→ Task statement
Copy out all of the material, matching it word for word.

>>>>

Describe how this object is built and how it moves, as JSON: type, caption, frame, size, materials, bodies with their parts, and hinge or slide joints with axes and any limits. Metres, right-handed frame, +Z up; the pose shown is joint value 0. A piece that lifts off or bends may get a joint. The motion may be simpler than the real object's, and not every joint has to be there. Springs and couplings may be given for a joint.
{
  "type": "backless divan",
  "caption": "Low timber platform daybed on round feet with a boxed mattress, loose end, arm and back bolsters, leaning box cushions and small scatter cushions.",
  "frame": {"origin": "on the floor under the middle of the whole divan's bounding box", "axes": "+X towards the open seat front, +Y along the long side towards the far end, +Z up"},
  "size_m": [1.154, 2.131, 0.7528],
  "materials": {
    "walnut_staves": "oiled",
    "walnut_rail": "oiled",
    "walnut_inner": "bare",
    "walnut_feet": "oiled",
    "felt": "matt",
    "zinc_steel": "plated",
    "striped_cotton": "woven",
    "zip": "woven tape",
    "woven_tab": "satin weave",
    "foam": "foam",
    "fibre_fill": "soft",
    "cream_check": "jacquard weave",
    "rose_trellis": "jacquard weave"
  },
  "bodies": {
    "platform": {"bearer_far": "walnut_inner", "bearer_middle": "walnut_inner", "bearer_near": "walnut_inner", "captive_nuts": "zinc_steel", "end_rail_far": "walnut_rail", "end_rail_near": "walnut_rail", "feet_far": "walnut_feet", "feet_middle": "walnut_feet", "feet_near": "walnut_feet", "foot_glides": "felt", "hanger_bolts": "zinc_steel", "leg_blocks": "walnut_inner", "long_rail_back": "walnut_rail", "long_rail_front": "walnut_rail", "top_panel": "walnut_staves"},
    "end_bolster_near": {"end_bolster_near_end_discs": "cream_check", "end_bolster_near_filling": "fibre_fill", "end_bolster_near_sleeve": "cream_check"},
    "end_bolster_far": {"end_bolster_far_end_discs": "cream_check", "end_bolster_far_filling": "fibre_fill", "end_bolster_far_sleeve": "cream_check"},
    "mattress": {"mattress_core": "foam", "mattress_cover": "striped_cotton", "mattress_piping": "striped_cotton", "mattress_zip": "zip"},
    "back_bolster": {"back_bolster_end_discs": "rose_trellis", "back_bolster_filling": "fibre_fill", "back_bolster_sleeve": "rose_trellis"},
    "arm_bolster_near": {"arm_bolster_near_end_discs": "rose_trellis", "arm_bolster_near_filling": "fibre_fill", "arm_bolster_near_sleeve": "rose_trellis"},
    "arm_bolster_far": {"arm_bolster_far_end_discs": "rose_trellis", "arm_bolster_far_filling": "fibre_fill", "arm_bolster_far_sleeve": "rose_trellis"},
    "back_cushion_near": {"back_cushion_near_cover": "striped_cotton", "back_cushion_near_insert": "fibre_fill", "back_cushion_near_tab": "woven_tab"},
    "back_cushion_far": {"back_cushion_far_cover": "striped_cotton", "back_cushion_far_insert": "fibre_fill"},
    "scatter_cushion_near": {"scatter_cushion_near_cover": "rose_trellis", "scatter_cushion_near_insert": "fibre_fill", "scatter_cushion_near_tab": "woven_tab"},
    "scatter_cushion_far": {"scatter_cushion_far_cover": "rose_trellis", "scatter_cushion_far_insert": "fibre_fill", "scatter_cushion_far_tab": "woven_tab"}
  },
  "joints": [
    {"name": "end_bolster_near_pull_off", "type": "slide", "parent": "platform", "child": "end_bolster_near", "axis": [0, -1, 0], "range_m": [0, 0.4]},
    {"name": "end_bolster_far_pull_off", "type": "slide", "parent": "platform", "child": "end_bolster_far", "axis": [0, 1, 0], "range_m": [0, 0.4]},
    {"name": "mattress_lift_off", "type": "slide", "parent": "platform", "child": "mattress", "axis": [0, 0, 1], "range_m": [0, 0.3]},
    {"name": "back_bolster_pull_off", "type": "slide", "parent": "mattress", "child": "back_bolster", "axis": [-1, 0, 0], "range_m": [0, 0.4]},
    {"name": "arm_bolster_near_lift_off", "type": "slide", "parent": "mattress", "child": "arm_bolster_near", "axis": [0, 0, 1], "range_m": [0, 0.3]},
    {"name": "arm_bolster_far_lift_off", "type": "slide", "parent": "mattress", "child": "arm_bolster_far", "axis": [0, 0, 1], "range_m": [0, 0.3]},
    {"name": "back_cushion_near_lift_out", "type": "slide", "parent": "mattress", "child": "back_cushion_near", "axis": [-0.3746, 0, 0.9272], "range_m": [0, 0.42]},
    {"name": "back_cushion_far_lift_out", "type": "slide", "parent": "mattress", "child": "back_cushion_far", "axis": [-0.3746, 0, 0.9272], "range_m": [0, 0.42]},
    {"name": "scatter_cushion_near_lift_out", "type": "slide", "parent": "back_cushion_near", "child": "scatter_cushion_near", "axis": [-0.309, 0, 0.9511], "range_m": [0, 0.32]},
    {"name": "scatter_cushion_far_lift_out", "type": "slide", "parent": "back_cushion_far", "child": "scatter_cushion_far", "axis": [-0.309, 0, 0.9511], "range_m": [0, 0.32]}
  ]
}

<<<<

→ Expected answer
Describe how this object is built and how it moves, as JSON: type, caption, frame, size, materials, bodies with their parts, and hinge or slide joints with axes and any limits. Metres, right-handed frame, +Z up; the pose shown is joint value 0. A piece that lifts off or bends may get a joint. The motion may be simpler than the real object's, and not every joint has to be there. Springs and couplings may be given for a joint.
{
  "type": "backless divan",
  "caption": "Low timber platform daybed on round feet with a boxed mattress, loose end, arm and back bolsters, leaning box cushions and small scatter cushions.",
  "frame": {"origin": "on the floor under the middle of the whole divan's bounding box", "axes": "+X towards the open seat front, +Y along the long side towards the far end, +Z up"},
  "size_m": [1.154, 2.131, 0.7528],
  "materials": {
    "walnut_staves": "oiled",
    "walnut_rail": "oiled",
    "walnut_inner": "bare",
    "walnut_feet": "oiled",
    "felt": "matt",
    "zinc_steel": "plated",
    "striped_cotton": "woven",
    "zip": "woven tape",
    "woven_tab": "satin weave",
    "foam": "foam",
    "fibre_fill": "soft",
    "cream_check": "jacquard weave",
    "rose_trellis": "jacquard weave"
  },
  "bodies": {
    "platform": {"bearer_far": "walnut_inner", "bearer_middle": "walnut_inner", "bearer_near": "walnut_inner", "captive_nuts": "zinc_steel", "end_rail_far": "walnut_rail", "end_rail_near": "walnut_rail", "feet_far": "walnut_feet", "feet_middle": "walnut_feet", "feet_near": "walnut_feet", "foot_glides": "felt", "hanger_bolts": "zinc_steel", "leg_blocks": "walnut_inner", "long_rail_back": "walnut_rail", "long_rail_front": "walnut_rail", "top_panel": "walnut_staves"},
    "end_bolster_near": {"end_bolster_near_end_discs": "cream_check", "end_bolster_near_filling": "fibre_fill", "end_bolster_near_sleeve": "cream_check"},
    "end_bolster_far": {"end_bolster_far_end_discs": "cream_check", "end_bolster_far_filling": "fibre_fill", "end_bolster_far_sleeve": "cream_check"},
    "mattress": {"mattress_core": "foam", "mattress_cover": "striped_cotton", "mattress_piping": "striped_cotton", "mattress_zip": "zip"},
    "back_bolster": {"back_bolster_end_discs": "rose_trellis", "back_bolster_filling": "fibre_fill", "back_bolster_sleeve": "rose_trellis"},
    "arm_bolster_near": {"arm_bolster_near_end_discs": "rose_trellis", "arm_bolster_near_filling": "fibre_fill", "arm_bolster_near_sleeve": "rose_trellis"},
    "arm_bolster_far": {"arm_bolster_far_end_discs": "rose_trellis", "arm_bolster_far_filling": "fibre_fill", "arm_bolster_far_sleeve": "rose_trellis"},
    "back_cushion_near": {"back_cushion_near_cover": "striped_cotton", "back_cushion_near_insert": "fibre_fill", "back_cushion_near_tab": "woven_tab"},
    "back_cushion_far": {"back_cushion_far_cover": "striped_cotton", "back_cushion_far_insert": "fibre_fill"},
    "scatter_cushion_near": {"scatter_cushion_near_cover": "rose_trellis", "scatter_cushion_near_insert": "fibre_fill", "scatter_cushion_near_tab": "woven_tab"},
    "scatter_cushion_far": {"scatter_cushion_far_cover": "rose_trellis", "scatter_cushion_far_insert": "fibre_fill", "scatter_cushion_far_tab": "woven_tab"}
  },
  "joints": [
    {"name": "end_bolster_near_pull_off", "type": "slide", "parent": "platform", "child": "end_bolster_near", "axis": [0, -1, 0], "range_m": [0, 0.4]},
    {"name": "end_bolster_far_pull_off", "type": "slide", "parent": "platform", "child": "end_bolster_far", "axis": [0, 1, 0], "range_m": [0, 0.4]},
    {"name": "mattress_lift_off", "type": "slide", "parent": "platform", "child": "mattress", "axis": [0, 0, 1], "range_m": [0, 0.3]},
    {"name": "back_bolster_pull_off", "type": "slide", "parent": "mattress", "child": "back_bolster", "axis": [-1, 0, 0], "range_m": [0, 0.4]},
    {"name": "arm_bolster_near_lift_off", "type": "slide", "parent": "mattress", "child": "arm_bolster_near", "axis": [0, 0, 1], "range_m": [0, 0.3]},
    {"name": "arm_bolster_far_lift_off", "type": "slide", "parent": "mattress", "child": "arm_bolster_far", "axis": [0, 0, 1], "range_m": [0, 0.3]},
    {"name": "back_cushion_near_lift_out", "type": "slide", "parent": "mattress", "child": "back_cushion_near", "axis": [-0.3746, 0, 0.9272], "range_m": [0, 0.42]},
    {"name": "back_cushion_far_lift_out", "type": "slide", "parent": "mattress", "child": "back_cushion_far", "axis": [-0.3746, 0, 0.9272], "range_m": [0, 0.42]},
    {"name": "scatter_cushion_near_lift_out", "type": "slide", "parent": "back_cushion_near", "child": "scatter_cushion_near", "axis": [-0.309, 0, 0.9511], "range_m": [0, 0.32]},
    {"name": "scatter_cushion_far_lift_out", "type": "slide", "parent": "back_cushion_far", "child": "scatter_cushion_far", "axis": [-0.309, 0, 0.9511], "range_m": [0, 0.32]}
  ]
}